Pourtant, beaucoup des dizaines de milliers de carnavaleux, les « masquelours », n’ont plus rien à voir avec ces métiers où l’on meurt plus que dans d’autres.

La mémoire encore, qui fait chanter Putain d’Islande : « Depuis trois jou’s, t’es déguisé / T’es maquillé, et t’as picolé / Te v’là à c’t’heure, su’l’point d’parti’ / Cap sur l’Islande, mort aux flétans / Tu vas laisser femmes et enfants / Et p’t’ête mouri’ là-bas su’ les bancs / Pou’ des morues ou des z’harengs / Va dans la bande, pense qu’au présent. » Un chant émouvant, qui résume le carnaval ; avec le parler typique de la ville où le « r » final est escamoté, comme le fait Jean-Paul Rouve dans « Les Tuche »

Hommes et femmes travestis

Et pourquoi se déguiser en femme ? Loin des explications psychanalytiques, les Dunkerquois l’expliquent par le fait que les marins-pêcheurs ayant préparé leurs paquetages, certains prenaient les vêtements de leurs femmes pour se déguiser lors des « foyes » (bringues), payées par l’armateur avant le départ.

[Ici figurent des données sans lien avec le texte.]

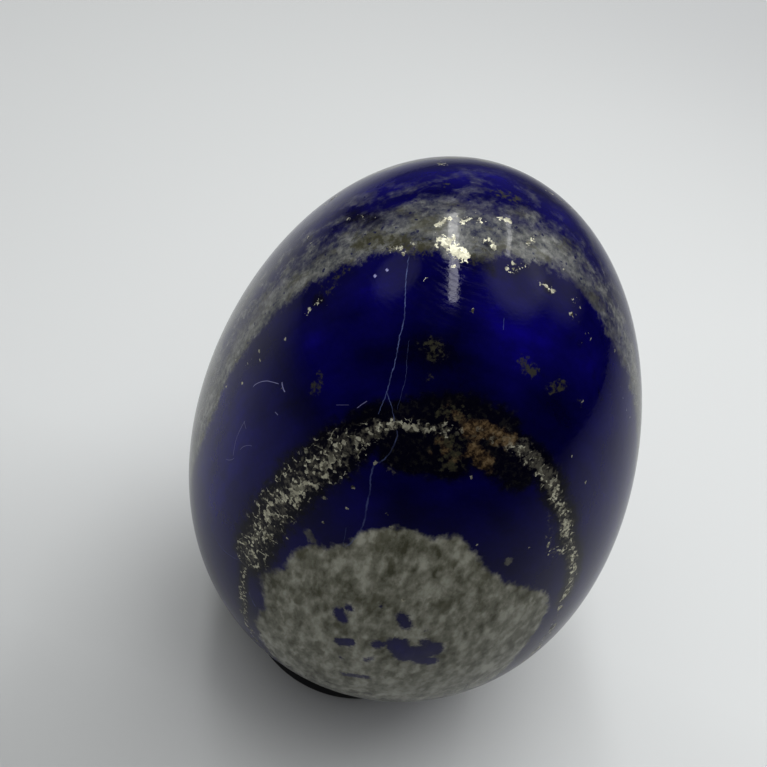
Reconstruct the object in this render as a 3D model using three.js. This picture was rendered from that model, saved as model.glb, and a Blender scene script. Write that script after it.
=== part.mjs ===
// A polished lapis lazuli egg, standing blunt end down in a small black ring stand.
// Millimetres, +Z up. The origin is the centre of the ring's foot, on the surface it stands on.
// The egg is a turned and polished stone: one solid, a surface of revolution with a blunt lower
// end and a narrower top, and it leans a few degrees in its ring, as a loose egg does.
import * as THREE from "three";

// The egg: its widest diameter, its length, and the two numbers that give the egg form.
const EGG_DIAMETER = 48;
const EGG_LENGTH = 66;
const EGG_TAPER = 0.16; // how much narrower the top is than the foot
const EGG_FULLNESS = 0.085; // how much the two ends swell beyond an ellipse
const EGG_LEAN_DEG = -4; // about +Y, so the top leans towards -X
const EGG_POLE_HEIGHT = 4; // the lowest point of an upright egg above the table
const EGG_RINGS = 44;
const EGG_SEGMENTS = 88;

// The ring stand: a plain turned ring with a bevelled seat for the stone.
const STAND_DIAMETER = 26;
const STAND_BORE = 20;
const STAND_EDGE_RADIUS = 0.9; // the rounded outer top edge
const STAND_FOOT_CHAMFER = 0.3;
const SEAT_RADIUS = 11; // where the stone bears on the bevel
const SEAT_OUTER_RADIUS = 12;
const SEAT_GAP = 0.3; // room between the stone and the bevel
const STAND_SEGMENTS = 72;
const EDGE_STEPS = 3;

const EGG_RADIUS = EGG_DIAMETER / 2;
const EGG_HALF_LENGTH = EGG_LENGTH / 2;

// The egg's half width at the angle t, from -90 degrees at the foot to 90 degrees at the top,
// before it is scaled to the widest diameter.
function eggSwell(t) {
  const s = Math.sin(t);
  return Math.cos(t) * (1 - EGG_TAPER * s + EGG_FULLNESS * s * s);
}

// The largest value of eggSwell, found by halving steps around its peak.
function widestSwell() {
  let t = 0;
  for (let step = 0.1; step > 1e-6; step /= 2) {
    while (eggSwell(t - step) > eggSwell(t)) t -= step;
    while (eggSwell(t + step) > eggSwell(t)) t += step;
  }
  return eggSwell(t);
}

const EGG_SCALE = EGG_RADIUS / widestSwell();

// The radius of the ball that fits the blunt end: the egg rocks about that ball's centre.
const BLUNT_END_RADIUS =
  (EGG_SCALE * (1 + EGG_TAPER + EGG_FULLNESS)) ** 2 / EGG_HALF_LENGTH;
const ROCKING_CENTRE_HEIGHT = EGG_POLE_HEIGHT + BLUNT_END_RADIUS;

// The egg's outline from foot to top, as points (distance from the axis, height above the foot).
function eggOutline() {
  const points = [];
  for (let i = 0; i <= EGG_RINGS; i++) {
    const t = Math.PI * (i / EGG_RINGS - 0.5);
    const onAxis = i === 0 || i === EGG_RINGS;
    const across = onAxis ? 0 : EGG_SCALE * eggSwell(t);
    points.push(
      new THREE.Vector2(across, EGG_HALF_LENGTH * (1 + Math.sin(t))),
    );
  }
  return points;
}

// The ring's section, closed on itself, as points (distance from the axis, height).
function standOutline() {
  const slope = Math.asin(SEAT_RADIUS / BLUNT_END_RADIUS);
  const seatHeight =
    ROCKING_CENTRE_HEIGHT -
    BLUNT_END_RADIUS * Math.cos(slope) -
    SEAT_GAP / Math.cos(slope);
  const bevelAt = (r) => seatHeight + (r - SEAT_RADIUS) * Math.tan(slope);
  const outer = STAND_DIAMETER / 2;
  const bore = STAND_BORE / 2;
  const top = bevelAt(SEAT_OUTER_RADIUS);
  const section = new THREE.Path();
  section.moveTo(bore, STAND_FOOT_CHAMFER);
  section.lineTo(bore + STAND_FOOT_CHAMFER, 0);
  section.lineTo(outer - STAND_FOOT_CHAMFER, 0);
  section.lineTo(outer, STAND_FOOT_CHAMFER);
  section.lineTo(outer, top - STAND_EDGE_RADIUS);
  section.absarc(
    outer - STAND_EDGE_RADIUS,
    top - STAND_EDGE_RADIUS,
    STAND_EDGE_RADIUS,
    0,
    Math.PI / 2,
    false,
  );
  section.lineTo(SEAT_OUTER_RADIUS, top);
  section.lineTo(bore, bevelAt(bore));
  section.lineTo(bore, STAND_FOOT_CHAMFER);
  return section.getPoints(EDGE_STEPS);
}

// A solid turned about +Z from its outline.
function turned(outline, segments) {
  const geometry = new THREE.LatheGeometry(outline, segments);
  geometry.rotateX(Math.PI / 2);
  return geometry;
}

const stone = new THREE.MeshStandardMaterial({
  color: 0x14124a,
  roughness: 0.08,
  metalness: 0,
});
const blackRing = new THREE.MeshStandardMaterial({
  color: 0x08080c,
  roughness: 0.3,
  metalness: 0,
});

const egg = new THREE.Mesh(turned(eggOutline(), EGG_SEGMENTS), stone);
egg.name = "egg";
egg.position.z = -BLUNT_END_RADIUS;

// The egg leans by rocking about the centre of its blunt end, straight above the ring's centre.
const leaning = new THREE.Group();
leaning.position.z = ROCKING_CENTRE_HEIGHT;
leaning.rotation.y = THREE.MathUtils.degToRad(EGG_LEAN_DEG);
leaning.add(egg);

const stand = new THREE.Mesh(turned(standOutline(), STAND_SEGMENTS), blackRing);
stand.name = "ring_stand";

const lapisEgg = new THREE.Group();
lapisEgg.add(leaning, stand);

export default lapisEgg;
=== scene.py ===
"""The looks of a polished lapis lazuli egg that stands in a small black ring.

The stone is cut across its beds. Their planes are nearly parallel, so every band is a range of
heights along one bedding normal, and it runs on round the sides and the back of the egg. Marks
that were read off the photograph are kept as photo pixels and are cast onto the egg from the
photograph's viewpoint. Lengths are millimetres until they reach a mesh, which is in metres.
"""

import logging
import math
from dataclasses import dataclass, field
from enum import Enum
from functools import cached_property

import bmesh
import bpy
import numpy as np
from mathutils import Matrix, Vector


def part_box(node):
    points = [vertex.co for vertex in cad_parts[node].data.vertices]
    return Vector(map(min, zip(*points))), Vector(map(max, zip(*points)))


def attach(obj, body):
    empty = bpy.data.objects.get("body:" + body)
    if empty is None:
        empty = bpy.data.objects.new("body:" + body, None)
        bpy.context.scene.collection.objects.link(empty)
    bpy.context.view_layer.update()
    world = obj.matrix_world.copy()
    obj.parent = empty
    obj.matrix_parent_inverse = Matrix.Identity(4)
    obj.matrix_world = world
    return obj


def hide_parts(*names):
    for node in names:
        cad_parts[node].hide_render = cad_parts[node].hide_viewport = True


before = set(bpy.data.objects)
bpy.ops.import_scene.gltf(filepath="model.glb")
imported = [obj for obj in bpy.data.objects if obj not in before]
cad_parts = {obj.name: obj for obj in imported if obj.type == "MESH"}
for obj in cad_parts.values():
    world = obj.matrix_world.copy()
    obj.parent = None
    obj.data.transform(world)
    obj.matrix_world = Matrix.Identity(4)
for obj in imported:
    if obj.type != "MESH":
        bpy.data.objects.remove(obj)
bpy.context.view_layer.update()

LOG = logging.getLogger("lapis_egg")
MM = 0.001
BODY = "root"
PHOTO_SIDE = 767
SENSOR_MM = 36.0
Pixel = tuple[float, float]
Colour = tuple[float, float, float]
Bends = tuple[tuple[float, float], ...]
Tones = tuple[tuple[float, Colour], ...]
BACKDROP: Colour = (0.62, 0.63, 0.64)
LIGHT_AIM = Vector((0.0, 0.0, 0.035))  # the egg's middle, in metres


class Axis(Enum):
    """The axes that a small turn may be about."""

    X = "X"
    Y = "Y"
    Z = "Z"


def turn(degrees: float, axis: Axis) -> Matrix:
    """Gives a 3 by 3 turn by an angle about one axis."""
    return Matrix.Rotation(math.radians(degrees), 3, axis.value)


def as_array(vector: Vector) -> np.ndarray:
    """Gives a Blender vector as a numpy row."""
    return np.array(tuple(vector), float)


class Signal:
    """A node socket on which Python's operators add Math nodes."""

    def __init__(self, bench: "Bench", socket: bpy.types.NodeSocket) -> None:
        """Keeps the socket and the bench that adds nodes after it."""
        self.bench = bench
        self.socket = socket

    def __add__(self, other: "Signal | float") -> "Signal":
        """Adds."""
        return self.bench.maths("ADD", self, other)

    def __sub__(self, other: "Signal | float") -> "Signal":
        """Subtracts."""
        return self.bench.maths("SUBTRACT", self, other)

    def __rsub__(self, other: float) -> "Signal":
        """Subtracts this signal from a number."""
        return self.bench.maths("SUBTRACT", other, self)

    def __mul__(self, other: "Signal | float") -> "Signal":
        """Multiplies."""
        return self.bench.maths("MULTIPLY", self, other)

    def __truediv__(self, other: "Signal | float") -> "Signal":
        """Divides."""
        return self.bench.maths("DIVIDE", self, other)

    def __abs__(self) -> "Signal":
        """Takes the size of the signal without its sign."""
        return self.bench.maths("ABSOLUTE", self)

    def __or__(self, other: "Signal | float") -> "Signal":
        """Takes the larger of the two."""
        return self.bench.maths("MAXIMUM", self, other)

    __radd__ = __add__
    __rmul__ = __mul__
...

Il faut se souvenir qu’au XVIIᵉ siècle, les vêtements coutaient chers. Puis la « foye » quitte les tavernes et la fête se répand dans les rues, les familles se déguisent, chantent, dansent et créent la « Visschersbende » (la bande des pêcheurs).

Au fil des siècles et de l’amélioration des conditions sociales, le costume (le clet’che) se diversifiera, la caricature et le grotesque étant souvent recherchés par les hommes tandis que les femmes, souvent travesties en hommes, apportent une élégance qui tranche avec les chansons paillardes entonnées d’un même allant par tous les genres.

Le carnaval ne se regarde pas, il se vit

Le clet’che est l’élément indispensable à tout masquelour : manteau de fausse fourrure, bas résilles, boa fluorescent, chapeau bigarré, maquillage outrancier ou élaboré... ; bricoleur, vous vous fabriquerez un berguenaere (parapluie à long manche). Ce déguisement ne s’achète pas tout fait, chacun élabore le sien, récupère des « fouffes » ou va au marché du samedi se fournir chez les forains spécialisés. Ce qui surprend toujours le visiteur.

Difficile de suivre cette démarche lorsqu’on n’est pas de Dunkerque. Il suffit alors de se grimer a minima, de porter un chapeau bizarre, un boa qui brille… cette simple marque de respect envers les bandes vous fera accepter avec indulgence. Car ici, ce qu’on déteste, c’est être regardé sans participer… et on vous le fera savoir. « On n’est pas au zoo ! » rappellent cette année encore des masquelours qui n’imaginent le carnaval que participatif. C’est d’ailleurs le seul moyen de vous faire inviter dans une « chapelle » si vous n’êtes pas d’une bande.

Witche, witche, witche…

Ici le respect se mesure à votre capacité à partager. Donc à rire, à boire (sans excès), à re-rire, à piétiner en rangs serrés et à chanter. Car il faut faire l’effort de chanter si vous voulez participer. Pas seulement le salut à Cô-Pinard ou la Cantate à Jean Bart, qui conclut le rigodon et qui voit des milliers de masquelours s’agenouiller en chantant « Jean Bart, salut, salut à ta mémoire (...) »

Personne ne vous demandera au début de connaître les dizaines de chants du répertoire carnavalesque. Mais il y a un minimum à respecter, d’autant que pas mal sont faciles à retenir. Pas très fines certes, et compréhensibles malgré le parler dunkerquois, mélange de flamand, de picard et d’anglo-saxon.

Nul besoin d’être linguiste pour comprendre le sens de « Wiche, wiche, wiche / Viens jouer avec mon wiche / Cinq minutes, c’est pas longtemps / Et mon wiche y s’ra content ». Malgré tout, pour que vous ne mourriez pas idiot, l’Office de Tourisme de Dunkerque a publié un « Carnaval pour les nuls » qui vous apprendra tout sur les expressions, les règles à respecter, le dress-code, les lieux sympas, les chants et toutes les dates des bals et sorties qui ne s’arrêteront que dans un mois.

Donc, mononc’, matante, un gros zôt’che et bon carnaval.